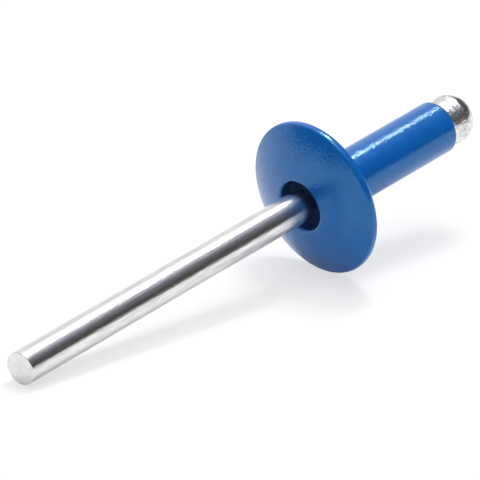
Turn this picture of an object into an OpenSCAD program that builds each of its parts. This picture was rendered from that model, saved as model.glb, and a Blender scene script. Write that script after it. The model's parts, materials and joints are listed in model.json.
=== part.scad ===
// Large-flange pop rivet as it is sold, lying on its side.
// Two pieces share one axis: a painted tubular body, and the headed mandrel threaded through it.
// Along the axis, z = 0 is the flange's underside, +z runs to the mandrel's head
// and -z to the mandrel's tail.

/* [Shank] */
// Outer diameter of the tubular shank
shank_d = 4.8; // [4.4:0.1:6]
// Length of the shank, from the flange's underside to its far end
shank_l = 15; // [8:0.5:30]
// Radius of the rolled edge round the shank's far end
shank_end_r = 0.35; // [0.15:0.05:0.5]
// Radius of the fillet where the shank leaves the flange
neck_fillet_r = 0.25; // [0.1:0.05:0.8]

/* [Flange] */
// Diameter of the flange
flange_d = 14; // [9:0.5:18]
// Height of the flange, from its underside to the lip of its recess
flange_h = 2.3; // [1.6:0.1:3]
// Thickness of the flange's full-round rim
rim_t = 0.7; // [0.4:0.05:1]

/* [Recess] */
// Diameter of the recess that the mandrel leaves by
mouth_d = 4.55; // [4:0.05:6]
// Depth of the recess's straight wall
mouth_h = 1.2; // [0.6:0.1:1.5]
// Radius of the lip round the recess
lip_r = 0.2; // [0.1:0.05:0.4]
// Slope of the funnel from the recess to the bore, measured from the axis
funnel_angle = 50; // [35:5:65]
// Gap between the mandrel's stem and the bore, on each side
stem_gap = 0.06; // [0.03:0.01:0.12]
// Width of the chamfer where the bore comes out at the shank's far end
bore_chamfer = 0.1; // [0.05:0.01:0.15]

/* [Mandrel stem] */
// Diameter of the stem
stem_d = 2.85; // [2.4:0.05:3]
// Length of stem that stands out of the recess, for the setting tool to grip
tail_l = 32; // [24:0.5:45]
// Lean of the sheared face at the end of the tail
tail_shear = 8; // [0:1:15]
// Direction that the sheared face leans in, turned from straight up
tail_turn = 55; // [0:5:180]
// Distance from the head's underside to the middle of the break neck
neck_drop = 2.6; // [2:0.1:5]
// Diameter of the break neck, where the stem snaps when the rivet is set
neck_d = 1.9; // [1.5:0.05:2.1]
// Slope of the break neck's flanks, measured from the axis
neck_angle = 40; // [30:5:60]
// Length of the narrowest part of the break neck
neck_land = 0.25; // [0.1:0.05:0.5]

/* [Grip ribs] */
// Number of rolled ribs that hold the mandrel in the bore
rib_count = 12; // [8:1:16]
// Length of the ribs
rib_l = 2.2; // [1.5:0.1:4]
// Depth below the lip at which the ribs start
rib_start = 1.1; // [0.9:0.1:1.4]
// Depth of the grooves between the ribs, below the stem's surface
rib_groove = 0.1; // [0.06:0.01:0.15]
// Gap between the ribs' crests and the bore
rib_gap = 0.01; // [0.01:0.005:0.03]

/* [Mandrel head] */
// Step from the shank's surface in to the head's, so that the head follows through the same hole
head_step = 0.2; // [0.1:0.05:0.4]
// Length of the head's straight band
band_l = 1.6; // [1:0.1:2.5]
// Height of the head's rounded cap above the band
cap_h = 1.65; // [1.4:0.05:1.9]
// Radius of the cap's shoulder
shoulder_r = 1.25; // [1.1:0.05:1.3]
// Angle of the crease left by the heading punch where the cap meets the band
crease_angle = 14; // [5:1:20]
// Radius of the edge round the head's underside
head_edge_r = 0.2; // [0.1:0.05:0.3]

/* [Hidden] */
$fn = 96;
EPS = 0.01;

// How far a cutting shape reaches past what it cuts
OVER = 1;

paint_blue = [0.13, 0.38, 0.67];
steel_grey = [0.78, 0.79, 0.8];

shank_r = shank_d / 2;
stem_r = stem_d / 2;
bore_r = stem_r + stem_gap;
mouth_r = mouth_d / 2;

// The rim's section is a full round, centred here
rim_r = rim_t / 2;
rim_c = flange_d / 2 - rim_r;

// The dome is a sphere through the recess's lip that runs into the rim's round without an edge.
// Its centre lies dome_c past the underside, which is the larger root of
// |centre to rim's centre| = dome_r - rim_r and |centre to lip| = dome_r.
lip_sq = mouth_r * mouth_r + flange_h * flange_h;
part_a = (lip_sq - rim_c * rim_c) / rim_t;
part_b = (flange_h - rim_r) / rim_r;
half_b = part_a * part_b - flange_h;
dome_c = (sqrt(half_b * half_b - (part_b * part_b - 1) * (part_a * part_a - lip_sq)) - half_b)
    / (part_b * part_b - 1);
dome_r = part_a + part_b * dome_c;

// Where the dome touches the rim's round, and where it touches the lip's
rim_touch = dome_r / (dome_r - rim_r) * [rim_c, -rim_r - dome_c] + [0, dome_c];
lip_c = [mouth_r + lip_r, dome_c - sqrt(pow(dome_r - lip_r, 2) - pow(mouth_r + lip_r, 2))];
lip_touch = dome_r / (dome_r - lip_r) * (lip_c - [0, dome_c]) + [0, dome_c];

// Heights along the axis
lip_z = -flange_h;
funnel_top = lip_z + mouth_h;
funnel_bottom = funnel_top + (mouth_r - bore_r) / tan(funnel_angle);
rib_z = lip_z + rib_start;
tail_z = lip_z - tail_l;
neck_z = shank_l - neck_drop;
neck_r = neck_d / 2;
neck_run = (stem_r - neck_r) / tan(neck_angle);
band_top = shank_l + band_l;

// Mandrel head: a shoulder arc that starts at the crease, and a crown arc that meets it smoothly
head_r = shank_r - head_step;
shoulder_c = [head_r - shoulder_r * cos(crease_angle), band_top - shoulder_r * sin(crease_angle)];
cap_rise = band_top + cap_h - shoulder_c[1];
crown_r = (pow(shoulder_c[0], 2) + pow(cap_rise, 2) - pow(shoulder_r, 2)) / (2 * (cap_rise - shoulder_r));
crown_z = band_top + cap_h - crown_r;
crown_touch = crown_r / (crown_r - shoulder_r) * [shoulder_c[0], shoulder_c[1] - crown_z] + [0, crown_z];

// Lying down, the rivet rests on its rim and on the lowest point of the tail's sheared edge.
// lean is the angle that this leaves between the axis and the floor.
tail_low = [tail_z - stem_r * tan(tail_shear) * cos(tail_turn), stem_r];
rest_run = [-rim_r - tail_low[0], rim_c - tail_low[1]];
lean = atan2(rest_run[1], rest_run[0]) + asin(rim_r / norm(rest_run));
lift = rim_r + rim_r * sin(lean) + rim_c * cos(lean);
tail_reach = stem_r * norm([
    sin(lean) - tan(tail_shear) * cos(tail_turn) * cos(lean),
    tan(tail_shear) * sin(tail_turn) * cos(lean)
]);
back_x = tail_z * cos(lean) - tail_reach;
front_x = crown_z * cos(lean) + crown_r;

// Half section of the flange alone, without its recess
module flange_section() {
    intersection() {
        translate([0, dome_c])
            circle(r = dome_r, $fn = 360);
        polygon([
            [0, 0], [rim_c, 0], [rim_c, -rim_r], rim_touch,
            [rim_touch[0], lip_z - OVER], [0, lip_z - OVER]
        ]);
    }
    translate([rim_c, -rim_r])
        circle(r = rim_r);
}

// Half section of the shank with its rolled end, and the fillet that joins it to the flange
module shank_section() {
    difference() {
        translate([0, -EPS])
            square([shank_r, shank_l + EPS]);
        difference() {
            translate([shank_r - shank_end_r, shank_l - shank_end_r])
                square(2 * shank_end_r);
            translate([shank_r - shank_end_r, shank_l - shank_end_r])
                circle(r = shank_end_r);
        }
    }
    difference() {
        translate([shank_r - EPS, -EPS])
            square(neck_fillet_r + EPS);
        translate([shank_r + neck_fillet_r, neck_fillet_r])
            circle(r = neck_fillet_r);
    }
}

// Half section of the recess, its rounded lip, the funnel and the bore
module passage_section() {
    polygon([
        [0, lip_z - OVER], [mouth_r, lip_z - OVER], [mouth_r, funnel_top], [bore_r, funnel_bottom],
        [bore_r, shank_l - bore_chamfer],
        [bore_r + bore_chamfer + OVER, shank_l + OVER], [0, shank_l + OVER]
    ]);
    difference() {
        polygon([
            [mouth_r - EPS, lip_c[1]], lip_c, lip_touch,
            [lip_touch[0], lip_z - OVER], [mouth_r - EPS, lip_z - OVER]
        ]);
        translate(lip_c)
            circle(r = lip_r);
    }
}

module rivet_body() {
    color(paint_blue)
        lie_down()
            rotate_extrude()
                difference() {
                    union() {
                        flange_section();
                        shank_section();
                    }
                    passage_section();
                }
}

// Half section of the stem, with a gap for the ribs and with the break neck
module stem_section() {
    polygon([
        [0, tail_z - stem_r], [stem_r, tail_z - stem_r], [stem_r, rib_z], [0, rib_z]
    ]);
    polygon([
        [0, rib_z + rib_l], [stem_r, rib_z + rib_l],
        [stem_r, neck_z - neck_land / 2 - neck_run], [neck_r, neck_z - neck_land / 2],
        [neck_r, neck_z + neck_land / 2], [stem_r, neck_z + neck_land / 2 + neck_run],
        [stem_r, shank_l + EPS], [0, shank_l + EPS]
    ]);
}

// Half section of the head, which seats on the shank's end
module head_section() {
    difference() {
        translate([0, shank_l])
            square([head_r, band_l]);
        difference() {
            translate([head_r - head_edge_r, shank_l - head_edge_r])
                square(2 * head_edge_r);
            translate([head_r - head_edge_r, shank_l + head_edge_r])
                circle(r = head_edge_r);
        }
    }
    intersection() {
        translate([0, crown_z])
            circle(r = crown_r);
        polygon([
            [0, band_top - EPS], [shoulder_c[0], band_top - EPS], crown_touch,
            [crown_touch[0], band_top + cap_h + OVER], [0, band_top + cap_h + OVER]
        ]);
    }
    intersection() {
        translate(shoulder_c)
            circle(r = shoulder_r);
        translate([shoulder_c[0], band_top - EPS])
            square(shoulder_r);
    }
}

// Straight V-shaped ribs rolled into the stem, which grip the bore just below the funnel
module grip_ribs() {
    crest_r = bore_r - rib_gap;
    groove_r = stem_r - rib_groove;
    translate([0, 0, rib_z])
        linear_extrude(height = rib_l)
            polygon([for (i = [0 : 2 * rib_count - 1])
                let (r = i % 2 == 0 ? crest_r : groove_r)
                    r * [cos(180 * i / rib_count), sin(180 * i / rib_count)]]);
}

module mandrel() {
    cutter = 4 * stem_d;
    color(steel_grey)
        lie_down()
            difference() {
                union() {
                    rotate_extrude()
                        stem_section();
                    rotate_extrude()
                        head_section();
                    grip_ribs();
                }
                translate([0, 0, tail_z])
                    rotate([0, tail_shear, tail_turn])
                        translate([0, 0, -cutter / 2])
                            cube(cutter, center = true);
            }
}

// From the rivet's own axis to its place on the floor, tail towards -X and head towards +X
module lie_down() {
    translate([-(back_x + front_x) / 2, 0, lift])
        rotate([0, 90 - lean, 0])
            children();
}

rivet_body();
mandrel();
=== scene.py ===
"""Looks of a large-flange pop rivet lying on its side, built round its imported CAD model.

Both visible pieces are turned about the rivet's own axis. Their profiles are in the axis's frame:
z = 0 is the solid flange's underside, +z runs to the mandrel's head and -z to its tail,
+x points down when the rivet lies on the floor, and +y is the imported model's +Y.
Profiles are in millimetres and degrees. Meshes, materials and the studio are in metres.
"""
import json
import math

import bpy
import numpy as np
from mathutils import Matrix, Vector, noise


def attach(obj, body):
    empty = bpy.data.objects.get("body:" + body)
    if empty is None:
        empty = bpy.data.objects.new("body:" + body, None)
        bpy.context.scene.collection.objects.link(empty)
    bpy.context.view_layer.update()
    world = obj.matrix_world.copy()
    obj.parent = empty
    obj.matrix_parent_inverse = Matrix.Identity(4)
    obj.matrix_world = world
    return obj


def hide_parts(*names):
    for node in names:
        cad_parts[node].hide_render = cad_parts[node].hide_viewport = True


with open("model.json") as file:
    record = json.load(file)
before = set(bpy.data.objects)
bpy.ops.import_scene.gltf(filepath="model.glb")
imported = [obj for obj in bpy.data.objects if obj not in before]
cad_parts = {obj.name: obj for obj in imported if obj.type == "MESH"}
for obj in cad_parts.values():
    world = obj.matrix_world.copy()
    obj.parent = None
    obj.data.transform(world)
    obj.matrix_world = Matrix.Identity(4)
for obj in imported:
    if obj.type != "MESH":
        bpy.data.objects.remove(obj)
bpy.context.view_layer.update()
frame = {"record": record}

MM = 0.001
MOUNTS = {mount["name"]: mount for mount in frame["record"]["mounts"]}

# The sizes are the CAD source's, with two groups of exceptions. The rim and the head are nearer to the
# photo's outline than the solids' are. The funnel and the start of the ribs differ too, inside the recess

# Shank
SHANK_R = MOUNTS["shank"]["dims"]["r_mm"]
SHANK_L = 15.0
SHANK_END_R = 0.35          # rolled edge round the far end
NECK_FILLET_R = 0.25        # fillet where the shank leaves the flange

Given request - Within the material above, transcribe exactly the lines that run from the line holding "obj.matrix_world = Matrix.Identity(4)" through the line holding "mount for mount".

Written answer -
    obj.matrix_world = Matrix.Identity(4)
for obj in imported:
    if obj.type != "MESH":
        bpy.data.objects.remove(obj)
bpy.context.view_layer.update()
frame = {"record": record}

MM = 0.001
MOUNTS = {mount["name"]: mount for mount in frame["record"]["mounts"]}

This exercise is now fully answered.